**EXERCISE DETAILS**
Within the records that follow, find every line containing the string "into". Copy those lines.

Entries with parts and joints
>> Begin
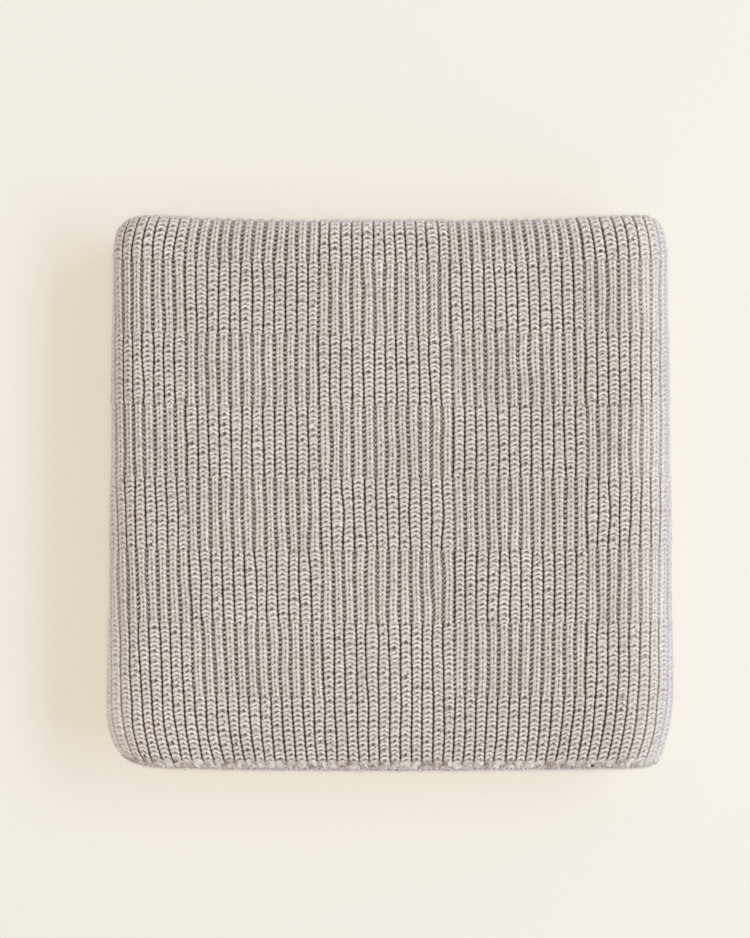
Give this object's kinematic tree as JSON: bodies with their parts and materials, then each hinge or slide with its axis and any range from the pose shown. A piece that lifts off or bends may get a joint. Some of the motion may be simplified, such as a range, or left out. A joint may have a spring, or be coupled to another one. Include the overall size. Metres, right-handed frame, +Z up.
{
  "type": "folded knitted blanket",
  "caption": "Small rib-knit cotton blanket folded into a flat square stack, its ribs running to a plain cast-on hem at the front.",
  "frame": {"origin": "middle of the blanket's outline seen from above, on the surface that it rests on", "axes": "+X to the right across the folded blanket, +Y to its back folds, +Z up"},
  "size_m": [0.2694, 0.2632, 0.053],
  "materials": {
    "cotton_knit": "matt light warm grey cotton rib knit"
  },
  "bodies": {
    "root": {"blanket": "cotton_knit"}
  },
  "joints": []
}
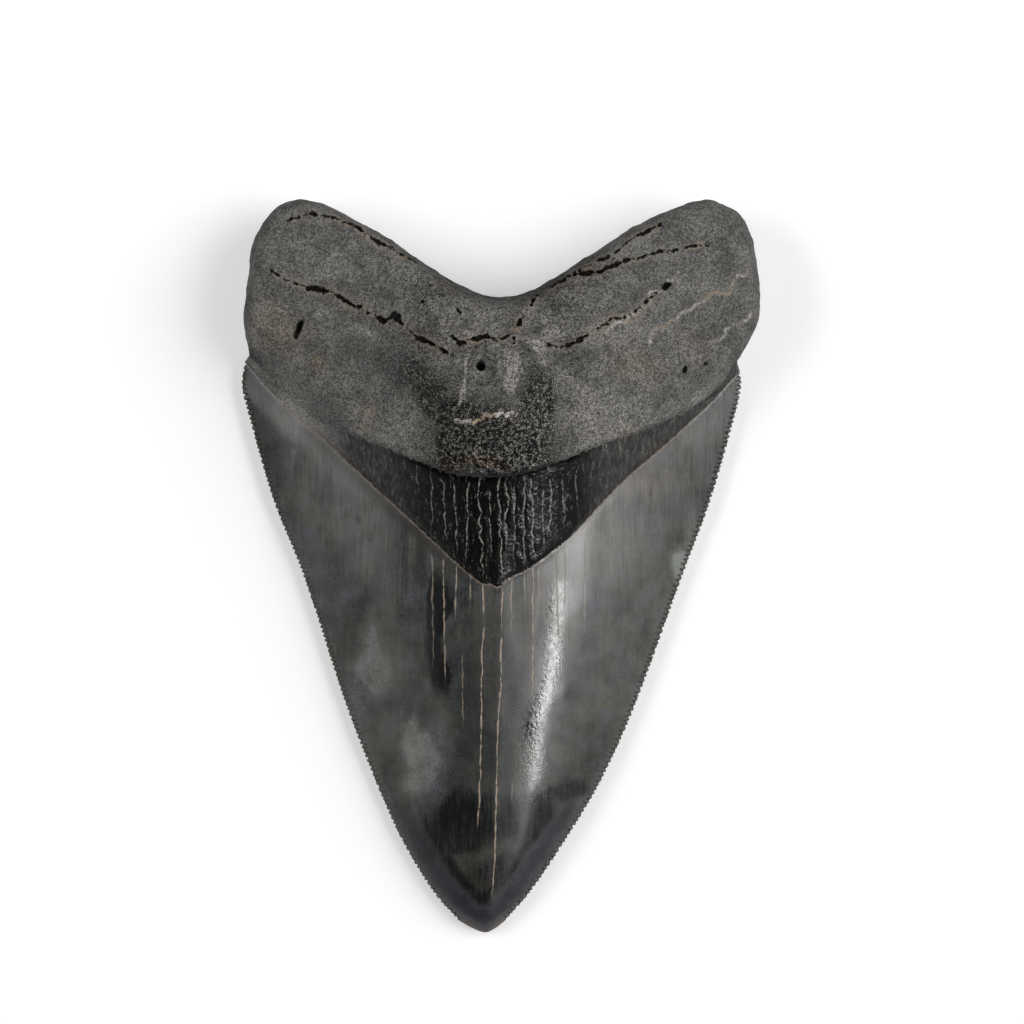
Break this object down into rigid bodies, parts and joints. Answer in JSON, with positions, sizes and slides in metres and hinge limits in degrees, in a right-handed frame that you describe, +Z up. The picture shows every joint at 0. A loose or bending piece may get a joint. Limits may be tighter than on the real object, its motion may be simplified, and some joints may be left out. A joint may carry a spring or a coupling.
{
  "type": "fossil megalodon tooth",
  "caption": "Large triangular fossil shark tooth with serrated cutting edges, a domed crown, a V-shaped band and a thick two-lobed root, lying flat.",
  "frame": {"origin": "under the middle of the tooth's bounding box, on the surface that it lies on", "axes": "+Y from the tip to the root lobes, +Z up out of the domed inner face, +X to the right of someone who looks down on it with the root at the top"},
  "size_m": [0.086, 0.1216, 0.024],
  "materials": {
    "fossil_tooth": "polished slate-grey enamel, glossy near-black band and matt granular grey root"
  },
  "bodies": {
    "root": {"tooth": "fossil_tooth"}
  },
  "joints": []
}
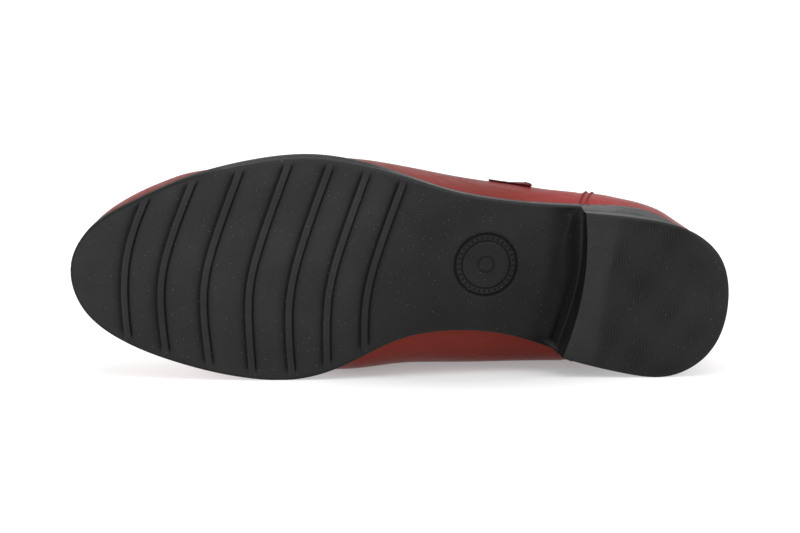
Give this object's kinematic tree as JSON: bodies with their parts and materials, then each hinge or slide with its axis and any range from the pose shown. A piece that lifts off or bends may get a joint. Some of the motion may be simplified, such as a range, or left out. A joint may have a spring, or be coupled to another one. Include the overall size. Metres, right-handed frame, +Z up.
{
  "type": "ballet flat",
  "caption": "Left low-cut leather flat with a round toe, an instep strap and a rubber unit sole with a low heel, lying on its inner side.",
  "frame": {"origin": "middle of the bounding box's footprint, on the floor that the shoe lies on", "axes": "-X towards the toe, +X towards the heel, -Y the side of the sole, +Y the side of the collar, +Z up from the floor to the shoe's outer side"},
  "size_m": [0.2519, 0.0866, 0.0868],
  "materials": {
    "sole_rubber": "matte",
    "red_leather": "satin",
    "sock_lining": "matte",
    "strap_leather": "satin"
  },
  "bodies": {
    "root": {"outsole": "sole_rubber", "heel_lift": "sole_rubber", "upper": "red_leather", "insole": "sock_lining", "strap": "strap_leather"}
  },
  "joints": []
}
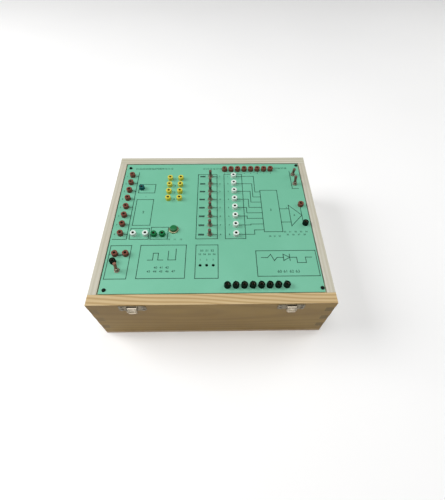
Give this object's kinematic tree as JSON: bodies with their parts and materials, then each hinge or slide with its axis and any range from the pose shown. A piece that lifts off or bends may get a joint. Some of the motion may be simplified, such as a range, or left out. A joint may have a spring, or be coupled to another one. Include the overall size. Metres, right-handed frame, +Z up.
{
  "type": "converter trainer",
  "caption": "Bench trainer in a wooden case: a printed green panel with coloured 4 mm sockets, toggle switches and a push button, latches at the front.",
  "frame": {"origin": "middle of the flat underside that the case stands on", "axes": "+X to the operator's right along the case's length, +Y to the back with the hinges, +Z up; the latches face -Y"},
  "size_m": [0.365, 0.3325, 0.1271],
  "materials": {
    "black_plastic": "moulded, glossy",
    "black_screw": "black oxide",
    "blue_plastic": "moulded, glossy",
    "box_wood": "sanded pale softwood with a thin clear coat",
    "button_metal": "lacquered",
    "button_plastic": "moulded, glossy",
    "capacitor_sleeve": "shrunk sleeve",
    "chip_plastic": "moulded",
    "circuit_board": "glass-fibre laminate",
    "core_iron": "lacquered",
    "green_plastic": "moulded, glossy",
    "heatsink_metal": "black anodised",
    "hinge_metal": "nickel plated, worn",
    "inlet_plastic": "moulded, fine grain",
    "latch_metal": "nickel plated, worn",
    "lever_maroon": "moulded",
    "lever_orange": "moulded",
    "panel_laminate": "pale green printed laminate, satin",
    "pillar_brass": "turned",
    "plated_brass": "nickel plated",
    "plywood": "plain plywood",
    "post_wood": "sawn softwood",
    "red_plastic": "moulded, glossy",
    "spring_steel": "drawn wire",
    "steel_screw": "zinc plated",
    "switch_metal": "nickel plated",
    "switch_plastic": "moulded",
    "white_plastic": "moulded, glossy",
    "winding_tape": "yellow tape over copper wire",
    "yellow_plastic": "moulded, glossy"
  },
  "bodies": {
    "case": {"back_board": "box_wood", "base_board": "plywood", "base_screws": "steel_screw", "black_socket_heads": "black_plastic", "blue_socket_heads": "blue_plastic", "board_pillars": "pillar_brass", "board_screws": "steel_screw", "button_base": "switch_plastic", "button_bezel": "button_metal", "button_nut": "switch_metal", "button_spring": "spring_steel", "capacitors": "capacitor_sleeve", "chips": "chip_plastic", "corner_posts": "post_wood", "fitting_screws": "steel_screw", "front_board": "box_wood", "green_socket_heads": "green_plastic", "heatsink": "heatsink_metal", "hinge_leaves": "hinge_metal", "hinge_pins": "hinge_metal", "inlet_blades": "plated_brass", "inlet_body": "inlet_plastic", "latch_pins": "latch_metal", "latch_plates": "latch_metal", "left_board": "box_wood", "logic_board": "circuit_board", "panel": "panel_laminate", "panel_screws": "black_screw", "pin_sockets": "plated_brass", "red_socket_heads": "red_plastic", "regulators": "chip_plastic", "right_board": "box_wood", "socket_nuts": "plated_brass", "socket_sleeves": "plated_brass", "supply_board": "circuit_board", "switch_terminals": "plated_brass", "toggle_bodies": "switch_plastic", "toggle_bushings": "switch_metal", "toggle_nuts": "switch_metal", "transformer_core": "core_iron", "transformer_strap": "core_iron", "transformer_winding": "winding_tape", "white_socket_heads": "white_plastic", "yellow_socket_heads": "yellow_plastic"},
    "left_latch_arm": {"left_latch_lever": "latch_metal"},
    "right_latch_arm": {"right_latch_lever": "latch_metal"},
    "left_latch_hook": {"left_latch_claw": "latch_metal"},
    "right_latch_hook": {"right_latch_claw": "latch_metal"},
    "button": {"button_cap": "button_plastic"},
    "toggle_1_arm": {"toggle_1_lever": "lever_maroon"},
    "toggle_2_arm": {"toggle_2_lever": "lever_maroon"},
    "toggle_3_arm": {"toggle_3_lever": "lever_maroon"},
    "toggle_4_arm": {"toggle_4_lever": "lever_maroon"},
    "toggle_5_arm": {"toggle_5_lever": "lever_maroon"},
    "toggle_6_arm": {"toggle_6_lever": "lever_maroon"},
    "toggle_7_arm": {"toggle_7_lever": "lever_maroon"},
    "toggle_8_arm": {"toggle_8_lever": "lever_maroon"},
    "toggle_upper_right_arm": {"toggle_upper_right_lever": "lever_orange"},
    "toggle_lower_right_arm": {"toggle_lower_right_lever": "lever_orange"},
    "toggle_lower_left_arm": {"toggle_lower_left_lever": "lever_orange"}
  },
  "joints": [
    {"name": "toggle_1_throw", "type": "hinge", "parent": "case", "child": "toggle_1_arm", "pos_m": [-0.0042, -0.0335, 0.1127], "axis": [1, 0, 0], "range_deg": [-26, 0]},
    {"name": "toggle_2_throw", "type": "hinge", "parent": "case", "child": "toggle_2_arm", "pos_m": [-0.0042, -0.0135, 0.1127], "axis": [1, 0, 0], "range_deg": [-26, 0]},
    {"name": "toggle_3_throw", "type": "hinge", "parent": "case", "child": "toggle_3_arm", "pos_m": [-0.0042, 0.0065, 0.1127], "axis": [1, 0, 0], "range_deg": [-26, 0]},
    {"name": "toggle_4_throw", "type": "hinge", "parent": "case", "child": "toggle_4_arm", "pos_m": [-0.0042, 0.0265, 0.1127], "axis": [1, 0, 0], "range_deg": [-26, 0]},
    {"name": "toggle_5_throw", "type": "hinge", "parent": "case", "child": "toggle_5_arm", "pos_m": [-0.0042, 0.0465, 0.1127], "axis": [1, 0, 0], "range_deg": [-26, 0]},
    {"name": "toggle_6_throw", "type": "hinge", "parent": "case", "child": "toggle_6_arm", "pos_m": [-0.0042, 0.0665, 0.1127], "axis": [1, 0, 0], "range_deg": [-26, 0]},
    {"name": "toggle_7_throw", "type": "hinge", "parent": "case", "child": "toggle_7_arm", "pos_m": [-0.0042, 0.0865, 0.1127], "axis": [1, 0, 0], "range_deg": [-26, 0]},
    {"name": "toggle_8_throw", "type": "hinge", "parent": "case", "child": "toggle_8_arm", "pos_m": [-0.0042, 0.1065, 0.1127], "axis": [1, 0, 0], "range_deg": [-26, 0]},
    {"name": "toggle_upper_right_throw", "type": "hinge", "parent": "case", "child": "toggle_upper_right_arm", "pos_m": [0.1543, 0.11, 0.1127], "axis": [1, 0, 0], "range_deg": [-26, 0]},
    {"name": "toggle_lower_right_throw", "type": "hinge", "parent": "case", "child": "toggle_lower_right_arm", "pos_m": [0.1545, 0.0845, 0.1127], "axis": [1, 0, 0], "range_deg": [0, 26]},
    {"name": "toggle_lower_left_throw", "type": "hinge", "parent": "case", "child": "toggle_lower_left_arm", "pos_m": [-0.1464, -0.102, 0.1127], "axis": [1, 0, 0], "range_deg": [0, 26]},
    {"name": "button_press", "type": "slide", "parent": "case", "child": "button", "axis": [0, 0, -1], "range_m": [0, 0.003], "stiffness_N_per_m": 300, "springref_m": -0.003, "deforming": ["button_spring"]},
    {"name": "left_latch_lift", "type": "hinge", "parent": "case", "child": "left_latch_arm", "pos_m": [-0.116, -0.1633, 0.1045], "axis": [-1, 0, 0], "range_deg": [0, 110]},
    {"name": "left_hook_swing", "type": "hinge", "parent": "left_latch_arm", "child": "left_latch_hook", "pos_m": [-0.116, -0.165, 0.1014], "axis": [-1, 0, 0], "range_deg": [0, 100]},
    {"name": "right_latch_lift", "type": "hinge", "parent": "case", "child": "right_latch_arm", "pos_m": [0.116, -0.1633, 0.1045], "axis": [-1, 0, 0], "range_deg": [0, 110]},
    {"name": "right_hook_swing", "type": "hinge", "parent": "right_latch_arm", "child": "right_latch_hook", "pos_m": [0.116, -0.165, 0.1014], "axis": [-1, 0, 0], "range_deg": [0, 100]}
  ]
}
>> End
**PROBLEM SOLUTION**
  "caption": "Small rib-knit cotton blanket folded into a flat square stack, its ribs running to a plain cast-on hem at the front.",
Break this object down into rigid bodies, parts and joints. Answer in JSON, with positions, sizes and slides in metres and hinge limits in degrees, in a right-handed frame that you describe, +Z up. The picture shows every joint at 0. A loose or bending piece may get a joint. Limits may be tighter than on the real object, its motion may be simplified, and some joints may be left out. A joint may carry a spring or a coupling.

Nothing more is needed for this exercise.